- [Recorded information]:
########################################

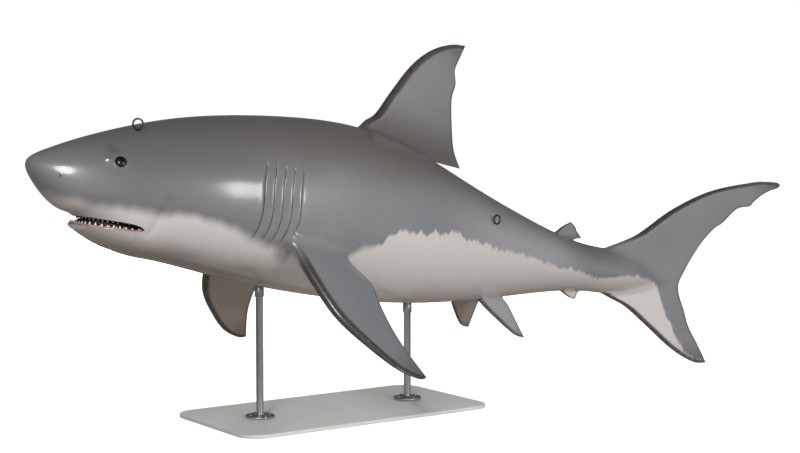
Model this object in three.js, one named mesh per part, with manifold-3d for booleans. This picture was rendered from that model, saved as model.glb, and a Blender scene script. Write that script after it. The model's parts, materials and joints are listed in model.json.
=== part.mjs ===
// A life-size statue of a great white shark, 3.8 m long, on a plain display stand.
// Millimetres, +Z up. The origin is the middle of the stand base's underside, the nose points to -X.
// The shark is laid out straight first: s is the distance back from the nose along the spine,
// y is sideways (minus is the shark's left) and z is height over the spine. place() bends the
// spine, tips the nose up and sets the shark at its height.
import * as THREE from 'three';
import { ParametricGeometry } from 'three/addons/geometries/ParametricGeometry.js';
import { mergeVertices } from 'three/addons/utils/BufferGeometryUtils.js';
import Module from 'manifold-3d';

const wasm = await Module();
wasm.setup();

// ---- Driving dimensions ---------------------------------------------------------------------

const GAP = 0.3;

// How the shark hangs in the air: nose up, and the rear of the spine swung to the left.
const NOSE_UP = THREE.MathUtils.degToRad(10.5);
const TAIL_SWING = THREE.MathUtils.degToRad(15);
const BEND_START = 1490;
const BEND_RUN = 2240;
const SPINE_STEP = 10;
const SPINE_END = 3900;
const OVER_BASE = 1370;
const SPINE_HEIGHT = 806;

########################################

Write out the data exactly as it stands.

- [Response below]:
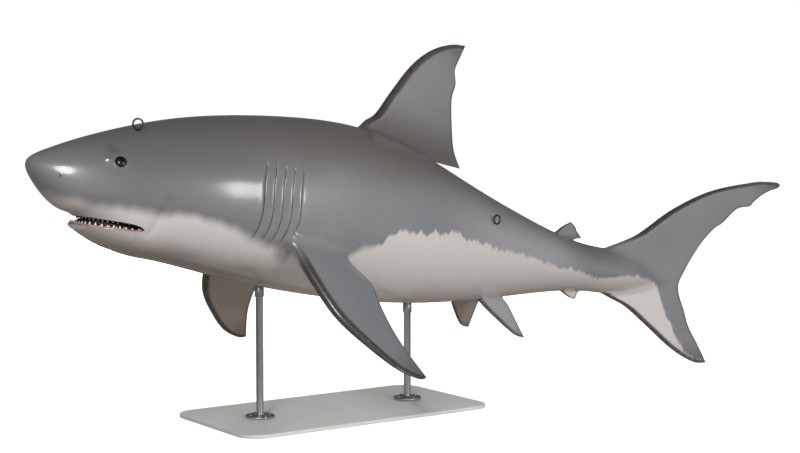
Model this object in three.js, one named mesh per part, with manifold-3d for booleans. This picture was rendered from that model, saved as model.glb, and a Blender scene script. Write that script after it. The model's parts, materials and joints are listed in model.json.
=== part.mjs ===
// A life-size statue of a great white shark, 3.8 m long, on a plain display stand.
// Millimetres, +Z up. The origin is the middle of the stand base's underside, the nose points to -X.
// The shark is laid out straight first: s is the distance back from the nose along the spine,
// y is sideways (minus is the shark's left) and z is height over the spine. place() bends the
// spine, tips the nose up and sets the shark at its height.
import * as THREE from 'three';
import { ParametricGeometry } from 'three/addons/geometries/ParametricGeometry.js';
import { mergeVertices } from 'three/addons/utils/BufferGeometryUtils.js';
import Module from 'manifold-3d';

const wasm = await Module();
wasm.setup();

// ---- Driving dimensions ---------------------------------------------------------------------

const GAP = 0.3;

// How the shark hangs in the air: nose up, and the rear of the spine swung to the left.
const NOSE_UP = THREE.MathUtils.degToRad(10.5);
const TAIL_SWING = THREE.MathUtils.degToRad(15);
const BEND_START = 1490;
const BEND_RUN = 2240;
const SPINE_STEP = 10;
const SPINE_END = 3900;
const OVER_BASE = 1370;
const SPINE_HEIGHT = 806;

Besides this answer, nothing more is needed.